Of course it depends on how relevant the question is. Asking what “The Bush Doctrine” is would be a much fairer question than asking what a litre of milk costs.

People working in high-profile jobs don’t usually do their own shopping. I’d be much more concerned if they didn’t know the interest rate or something.

15 years ago

Our organic milk is $5.50 for two litres. I guess that identifies me as a real elite. But seriously, Ive seen plenty enough about Sarah Palin to be flabbergasted that this person is a couple of heartbeats away from the US presidency. I mean, thats a serious bloody job, and anyone who wants to defend her resume and her performance to date can go right ahead and look foolish.

15 years ago

Hey I think she handled it well, really well.
It is a dodgy tactic for journalists, but it does work, sometimes.
Palin’s response was certainly fair enough, she asked him to clarify, and that is something can be done when anyone asks “do you agree with this doctrines”, cause they’re big.
Why didn’t he say:
“Do you agree with torture?”
“Do you think it is OK to spy on Americans?”
“Do you think it is OK to invade countries without the UN”
“Do you think democracy is a precondition for aid, or a goal for American Foreign Policy?”
OH… one more
“How will you feel being VP when China’s economy overtakes the United States’?”
That would have got her.

15 years ago

wilful, so what about Obama’s?

15 years ago

Below the belt?!!??? Load of crap! It’s the media’s job to test the veracity and standing of politicians. Pity the media doesn’t do more of it in a better targeted manner.

Martha Maus
Martha Maus
15 years ago

The journalist who asked the then Premier of Queensland, Joh Bjelke Peterson, about the Westminister doctrine of the separation of power was the ABC’s Quentin Dempster.
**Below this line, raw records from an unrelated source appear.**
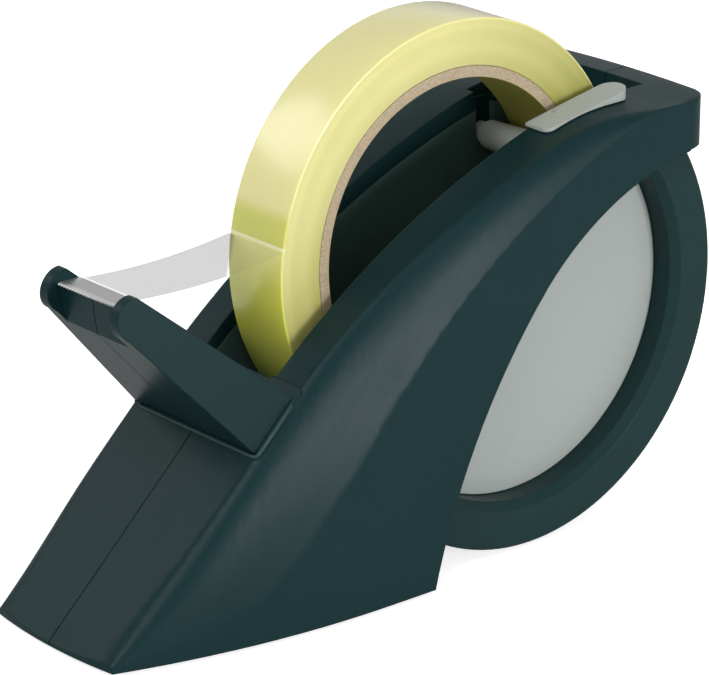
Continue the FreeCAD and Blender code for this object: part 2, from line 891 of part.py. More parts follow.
# ---- base, ballast, feet and screws ------------------------------------------------
def base_plate():
    inset = wall + base_clearance
    front, rear = base_front_y, base_rear_y
    middle = (front + widest_y) / 2
    low = foot_height
    a = V(base_half_width(front) - inset, front, low)
    b = V(base_half_width(middle) - inset, middle, low)
    c = V(base_half_width(widest_y) - inset, widest_y, low)
    d = V(c.x, rear, low)
    flip = [V(-p.x, p.y, p.z) for p in (a, b, c, d)]
    edges = [arc(a, b, c), line(c, d), line(d, flip[3]), line(flip[3], flip[2])]
    edges += [arc(flip[2], flip[1], flip[0]), line(flip[0], a)]
    plate = Part.Face(Part.Wire(edges)).extrude(V(0, 0, base_thickness))
    holes = []
    for x, y in foot_places():
        holes.append(rod_z(foot_radius + base_clearance / 2, 0.0, low + foot_recess, x, y))
    for x, y in base_screw_places():
        for side in (-1, 1):
            holes.append(rod_z(screw_radius + screw_clearance, 0.0, beyond, side * x, y))
            recess = low + screw_head_height - base_thickness / 2
            holes.append(rod_z(screw_head_radius + screw_clearance, 0.0, recess, side * x, y))
    return plate.cut(holes)


def foot_places():
    front_x = base_half_width(front_foot_y) - front_foot_inset
    rear_x = base_half_width(rear_foot_y) - rear_foot_inset
    places = []
    for side in (-1, 1):
        places.append((side * front_x, front_foot_y))
        places.append((side * rear_x, rear_foot_y))
    return places


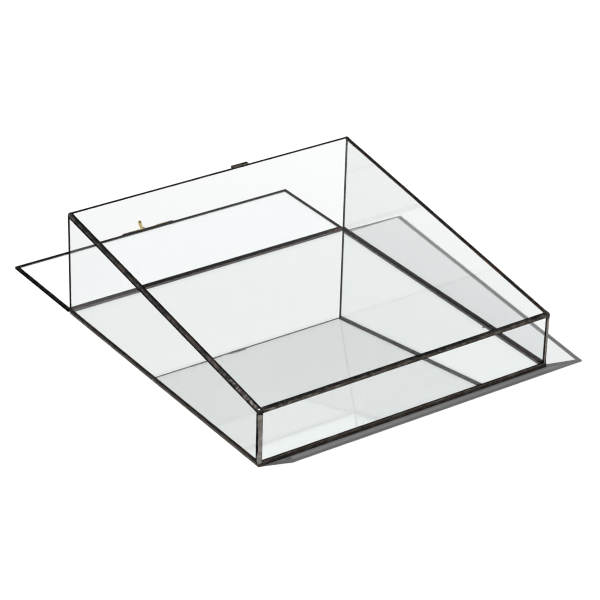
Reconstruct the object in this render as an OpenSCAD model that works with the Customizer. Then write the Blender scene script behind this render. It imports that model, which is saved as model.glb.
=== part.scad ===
// Sloping glass box for papers and keepsakes: clear panes on a mirror floor, edged in
// copper foil and soldered, with a full-width back door that drops flat on a tube hinge
// and is held shut by a sliding bolt.
// Millimetres. Origin: centre of the box's footprint, on its underside.
// +X is to the right, +Y to the back, +Z up. The door is drawn open, lying flat.

/* [Box] */
// Width across the side walls
box_w = 300; // [200:5:450]
// Depth from the front wall to the back opening
box_d = 300; // [150:5:450]
// Height at the back
back_h = 100; // [70:1:150]
// Height at the front
front_h = 53; // [25:1:68]

/* [Glass] */
// Thickness of the clear panes
glass_t = 2; // [1.6:0.1:3]
// Thickness of the mirror floor
mirror_t = 3; // [2.4:0.2:5]

/* [Foil and solder] */
// Thickness of the tinned foil
foil_t = 0.2; // [0.1:0.05:0.4]
// How far the foil laps over the face of the glass
foil_lap = 1.2; // [0.8:0.1:2.5]
// Soldered gap between a brass tube and the edge that carries it
solder_gap = 0.3; // [0.2:0.05:0.6]

/* [Door] */
// Gap between the closed door and the back edges of the box
door_gap = 0.3; // [0.2:0.05:0.6]
// How far the closed door's top edge stays below the top of the box
door_drop = 1.5; // [1.5:0.1:3]

/* [Brass tube and rod] */
// Outer diameter of the tube of hinge, guides and keeper
tube_od = 2.4; // [2:0.1:2.6]
// Diameter of the rod of hinge and bolt
rod_d = 1.6; // [1:0.1:1.7]
// Radial clearance of the rod in the tube
rod_fit = 0.04; // [0.02:0.01:0.08]

/* [Hinge] */
// Length of each short hinge tube on the box
box_tube_l = 14; // [8:1:30]
// From the side of the box to the outer end of the short tube
tube_inset = 2; // [1:0.5:10]
// End gap between neighbouring hinge tubes
tube_end_gap = 0.4; // [0.2:0.1:1]
// How far the rod stays back inside the outer tube ends
rod_recess = 0.4; // [0.2:0.1:2]

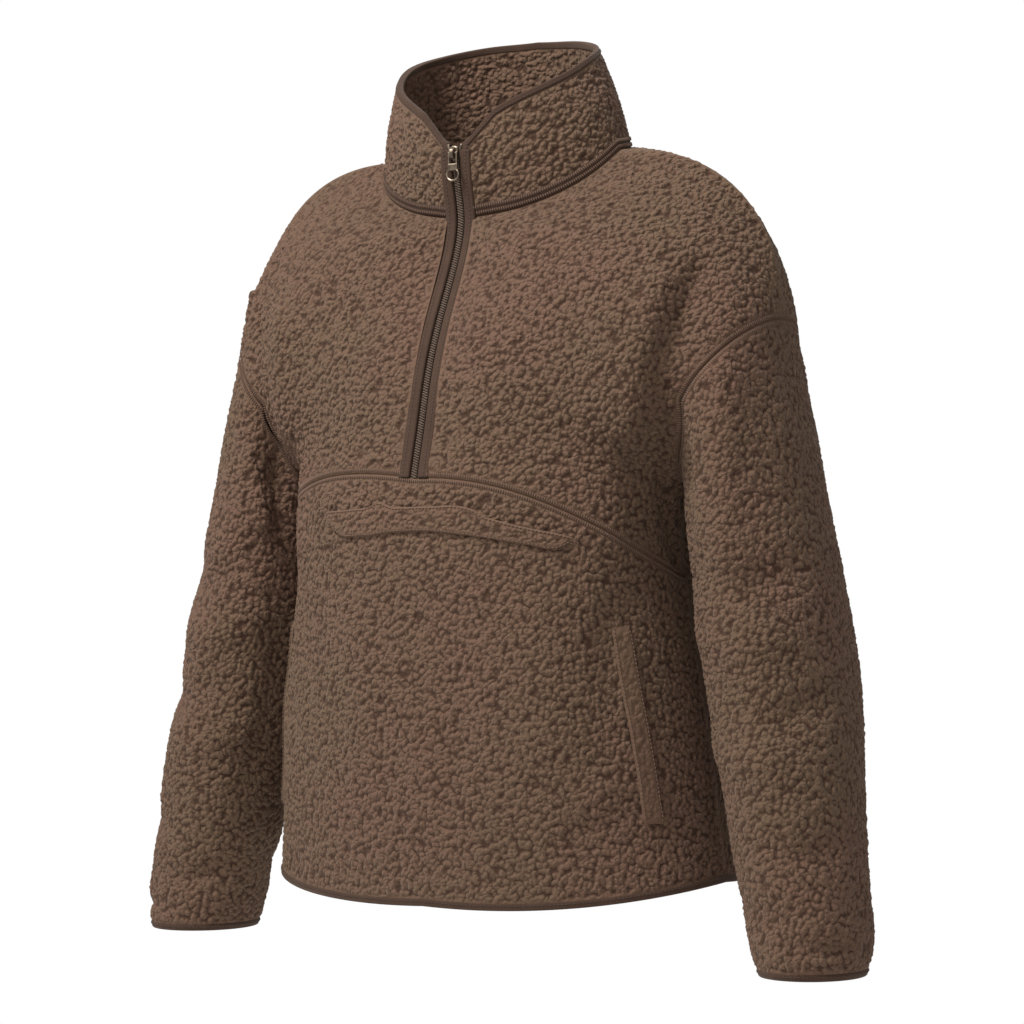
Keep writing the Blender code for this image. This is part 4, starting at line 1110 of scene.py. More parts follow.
@dataclass
class Panel:
    """A panel of fleece: a fine grid on the solid's form, with creases, seams and curls."""

    name: str
    grid: Array
    places: Array
    creases: tuple[Crease, ...]
    seams: list[Seam]
    node: str
    flat: tuple[float, float]
    area: float
    around: bool = False
    facing: float = 1.0
    normals: Array = field(default_factory=lambda: np.zeros(0))
    nap: Array = field(default_factory=lambda: np.zeros(0))

    def shape(self, armholes: Armholes | None = None) -> None:
        """Lays in the folds and creases, then the seams' grooves and the pile's height.

        Args:
            armholes: the seams that the cloth runs smoothly across.
        """
        self.normals = normals_of(self.grid, self.around)
        if armholes:
            self.normals = armholes.blended(self.grid, self.normals)
        lift = fold_lift(self.grid) + self.quiet_at_edges(crease_lift(self.places, self.creases))
        self.grid = self.grid + self.normals * lift[..., None]
        self.normals = normals_of(self.grid, self.around)
        self.nap = np.ones(self.grid.shape[:2])
        dip = np.zeros(self.grid.shape[:2])
        for seam in self.seams:
            axis, far = seam.edge.value
            away = lengths_from(self.grid, axis, far)
            low, high = seam.join.value
            flat = ease(away, low, high)
            along = np.linspace(0.0, 1.0, self.grid.shape[1 - axis])
            inside = ease(along, seam.start - 0.012, seam.start + 0.012)
            inside = inside * (1 - ease(along, seam.end - 0.012, seam.end + 0.012))
            if seam.start <= 0.0 and seam.end >= 1.0:
                inside = np.ones_like(along)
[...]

Dempster also asked the next National Party leader, and new Premier Russell Cooper, again on ABC tv. Cooper didn’t have a clue either.

The Premier was also questioned about the separation of powers be a lawyer at the Fitzgerald Inquiry. The Premier replied “Well you tell me. And Ill tell you whether youre right or not. …” http://www.ozpolitics.info/guide/rules/sep/

The Goss Labour government was elected not long afterwards.